«Io sciopero» recitano gli striscioni rossi che aprono i cortei di cinquanta città, nella giornata dello sciopero generale indetto dalla Cgil. Messaggio identitario, per un’astensione indetta in solitaria, nel periodo più buio del sindacato. Il governo tira dritto.

L’ultima manovra è stata comunicata a pacchetto chiuso (delle proposte sindacali, accolta solo la detassazione degli straordinari). I salari sono al palo, anzi scendono perché i contratti non recuperano l’inflazione (secondo uno studio di Corso d’Italia, siamo il paese Ue in cui sono diminuiti di oltre 800 euro rispetto al 1991, in Germania salgono di 12mila, in Francia di 11mila).

Con Cisl e Uil i rapporti sono freddi, almeno fra segreterie nazionali. C’è l’insidia da sinistra dei sindacati di base, che ambiscono a farsi partito. Ma la Cgil sa portare le persone in piazza: mezzo milione i lavoratori che venerdì 12 dicembre hanno sfilato in tutta Italia contro la manovra «sbagliata e ingiusta».

A Firenze, al corteo dove è arrivato il segretario Maurizio Landini (e il presidente della regione, Eugenio Giani), erano 100mila. Per il sindacato, l’adesione allo sciopero è stata del 68 per cento. Le richieste: aumentare salari e pensioni, fermare l’innalzamento dell’età pensionabile, contrastare la precarietà, una riforma fiscale equa e progressiva, dire no al riarmo e più investimenti in sanità e istruzione.

Per «bucare» i media, Landini ha alzato i toni: «Siamo a un regime, ci raccontano un paese che non c’è, ci raccontano una quantità di balle, che tutto va bene, tutto sta funzionando. Non è così. Bisogna dare voce al Paese reale, a chi questo Paese lo tiene in piedi».

Il governo

I ministri hanno parlato di flop, da destra sono piovute a valanga le critiche di rito. Il ministro dei Trasporti Matteo Salvini ha attaccato un’astensione da «irresponsabili», indetta «in un momento delicato»: qui si è tradito, rivelando che il racconto del tutto va bene è falso.

Poi ha attaccato con il refrain dello «sciopero del venerdì». Anche lui, come Giorgia Meloni, ha finto di non sapere che non si indice uno sciopero di venerdì per favorire il weekend lungo a chi aderisce, ma per non far perdere un’altra mezza giornata di lavoro a chi si sposta per i cortei. Ha parlato di «bassissime percentuali di adesione».

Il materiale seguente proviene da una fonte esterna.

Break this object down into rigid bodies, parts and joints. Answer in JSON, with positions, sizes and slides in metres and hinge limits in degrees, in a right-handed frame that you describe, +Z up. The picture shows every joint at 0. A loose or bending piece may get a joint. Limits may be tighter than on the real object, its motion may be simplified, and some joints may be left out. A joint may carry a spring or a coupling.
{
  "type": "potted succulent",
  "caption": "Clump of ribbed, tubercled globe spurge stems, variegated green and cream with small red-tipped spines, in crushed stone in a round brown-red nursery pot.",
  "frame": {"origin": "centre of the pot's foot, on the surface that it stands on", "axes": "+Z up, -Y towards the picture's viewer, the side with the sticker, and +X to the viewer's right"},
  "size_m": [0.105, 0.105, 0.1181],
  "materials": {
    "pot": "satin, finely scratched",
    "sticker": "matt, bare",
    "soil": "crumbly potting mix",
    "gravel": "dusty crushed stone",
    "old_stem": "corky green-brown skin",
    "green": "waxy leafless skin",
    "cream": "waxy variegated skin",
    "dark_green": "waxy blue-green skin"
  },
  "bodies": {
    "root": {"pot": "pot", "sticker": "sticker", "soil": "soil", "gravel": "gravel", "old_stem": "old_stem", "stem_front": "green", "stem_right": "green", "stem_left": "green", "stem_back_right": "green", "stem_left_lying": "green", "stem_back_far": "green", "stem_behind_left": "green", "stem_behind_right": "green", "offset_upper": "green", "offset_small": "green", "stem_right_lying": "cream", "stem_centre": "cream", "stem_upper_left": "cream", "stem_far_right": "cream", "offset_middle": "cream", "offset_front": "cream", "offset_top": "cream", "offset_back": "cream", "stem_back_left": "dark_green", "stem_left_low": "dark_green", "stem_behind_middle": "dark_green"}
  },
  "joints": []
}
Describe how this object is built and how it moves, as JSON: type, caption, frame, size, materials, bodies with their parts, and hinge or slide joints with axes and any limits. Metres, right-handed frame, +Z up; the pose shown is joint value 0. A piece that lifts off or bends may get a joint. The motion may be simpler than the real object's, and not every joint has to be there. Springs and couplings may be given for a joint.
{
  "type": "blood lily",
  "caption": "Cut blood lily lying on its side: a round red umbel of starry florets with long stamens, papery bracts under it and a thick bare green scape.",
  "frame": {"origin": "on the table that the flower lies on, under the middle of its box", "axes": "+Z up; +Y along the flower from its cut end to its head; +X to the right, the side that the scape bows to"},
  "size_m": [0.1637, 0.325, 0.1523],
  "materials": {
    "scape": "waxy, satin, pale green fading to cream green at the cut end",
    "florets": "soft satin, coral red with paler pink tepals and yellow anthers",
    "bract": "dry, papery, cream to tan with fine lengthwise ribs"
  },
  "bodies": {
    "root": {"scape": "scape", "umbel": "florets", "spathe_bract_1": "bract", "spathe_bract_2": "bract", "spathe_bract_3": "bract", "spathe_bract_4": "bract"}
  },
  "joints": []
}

Ma l’avvertimento al mondo del lavoro è arrivato da Atreju, la festa di FdI a Roma. Un piccolo episodio, ma emblematico: un manipolo di volontari che si autodefiniscono «felpe blu» ha improvvisato un flash mob satirico, nelle intenzioni, contro Giovanni Donzelli, responsabile organizzazione. Lui è arrivato con il megafono e ha recitato una parte da avanspettacolo. Scandendo: «Si aspettavano i sabato di Mussolini, sono arrivati i venerdì di Salvini». Siamo al dileggio delle ragioni della lotta.

Ma non è solo il tentativo denigratorio della destra a fare dello sciopero generale una giornata comunque difficile per Landini. Cisl e Uil non hanno aderito.

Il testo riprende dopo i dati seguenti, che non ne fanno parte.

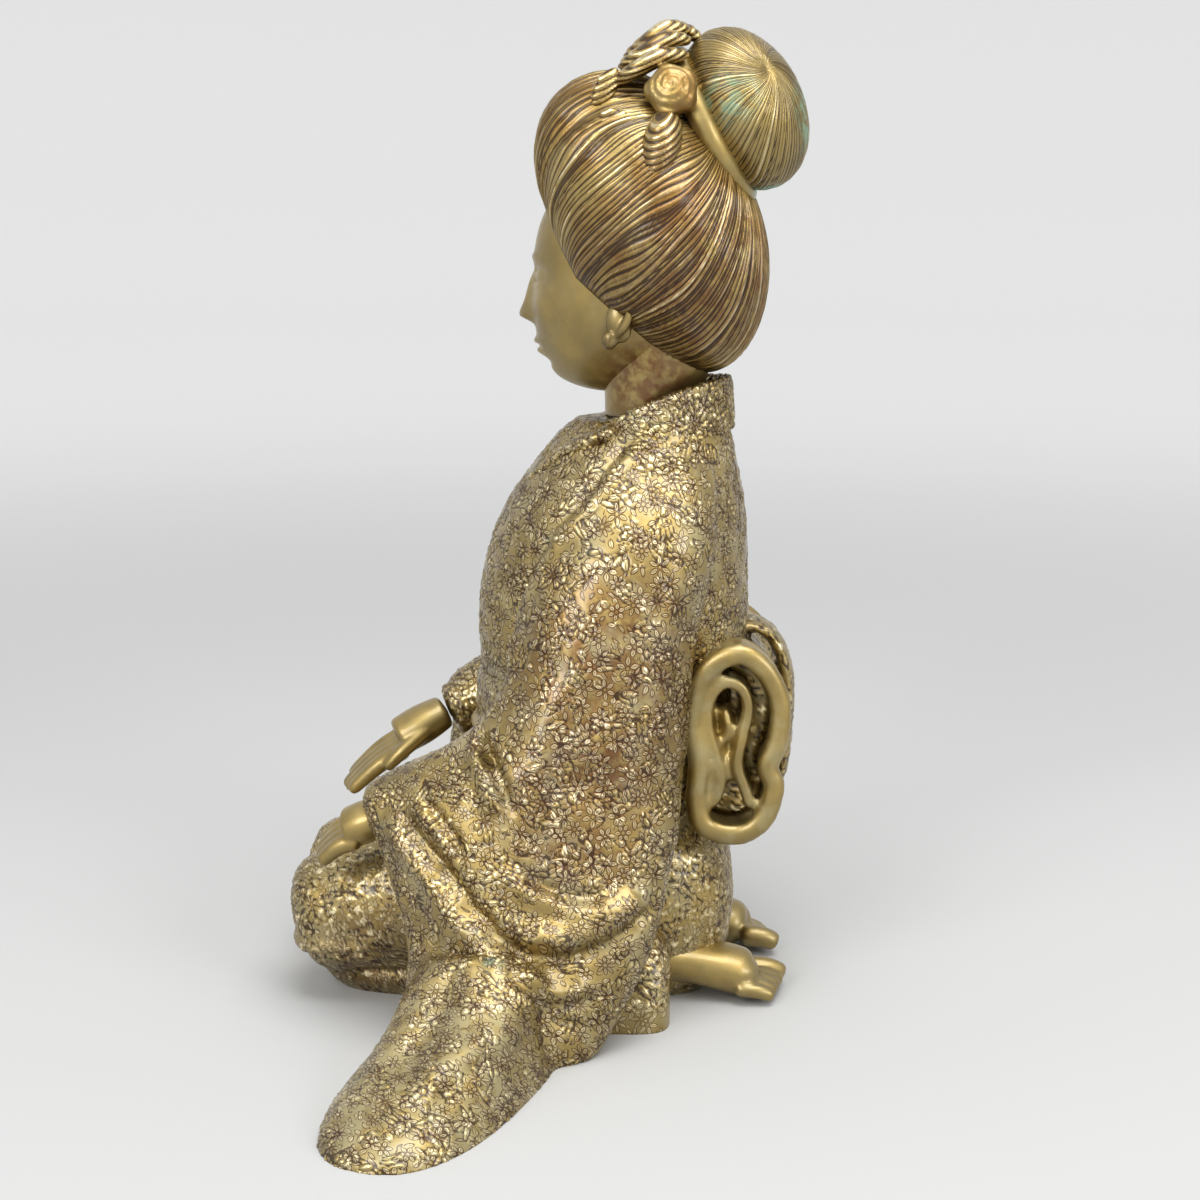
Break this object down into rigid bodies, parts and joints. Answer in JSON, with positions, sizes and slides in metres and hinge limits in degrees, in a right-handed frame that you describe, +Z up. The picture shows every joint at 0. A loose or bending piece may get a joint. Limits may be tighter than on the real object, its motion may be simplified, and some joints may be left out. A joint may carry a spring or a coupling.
{
  "type": "kneeling geisha statue",
  "caption": "Kneeling woman in a long-sleeved floral kimono, hair dressed high with a knot and flowers, a solid casting with a flat underside.",
  "frame": {"origin": "on the floor, under the axis of the torso", "axes": "+Z up, the figure faces -Y, its left side is +X"},
  "size_m": [0.3252, 0.2159, 0.4041],
  "materials": {
    "aged_bronze": "cast bronze with a worn golden-olive patina, dark red-brown in the recesses, pale dust and green verdigris spots"
  },
  "bodies": {
    "root": {"kneeling_geisha": "aged_bronze"}
  },
  "joints": []
}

Ciascuna per una ragione diversa: il sindacato di Daniela Fumarola per collateralismo con il governo, quello di Pierpaolo Bombardieri per evitare l’accusa di gregario alla vigilia del congresso del 2026. Per di più stavolta anche i partiti dell’opposizione sono rimasti freddini.

Avs ha schierato Nicola Fratoianni e Angelo Bonelli in piazza a Firenze; il Pd ha sparso i suoi dirigenti. Ma in piazza stavolta non c’erano né Elly SchleinGiuseppe Conte.

Il fatto è che, dopo la sconfitta referendaria, a partire da un’analisi diversa del risultato, qualcosa si è incrinato fra sinistra e sindacato. Landini non si è fatto impressionare e, dal palco di Firenze, ha rilanciato anche la sua proposta meno popolare (a sinistra) e più attaccata (da destra): quella della patrimoniale sulle ricchezze oltre i 2 milioni.

Una tassa dell’1,3 per cento che riguarderebbe 500mila italiani e genererebbe un gettito di 26 miliardi da investire in sanità, scuola e welfare. Dopo lo sciopero «non ci fermano e siccome siamo convinti di rappresentare la maggioranza del Paese, andremo avanti fino a quando questa battaglia l’abbiamo vinta». Contro la manovra, e poi verso il referendum contro la riforma della giustizia. La Cgil sarà della partita del No, ma è un’altra battaglia difficile, come quella dei referendum dello scorso giugno, e dall’esito del tutto incerto.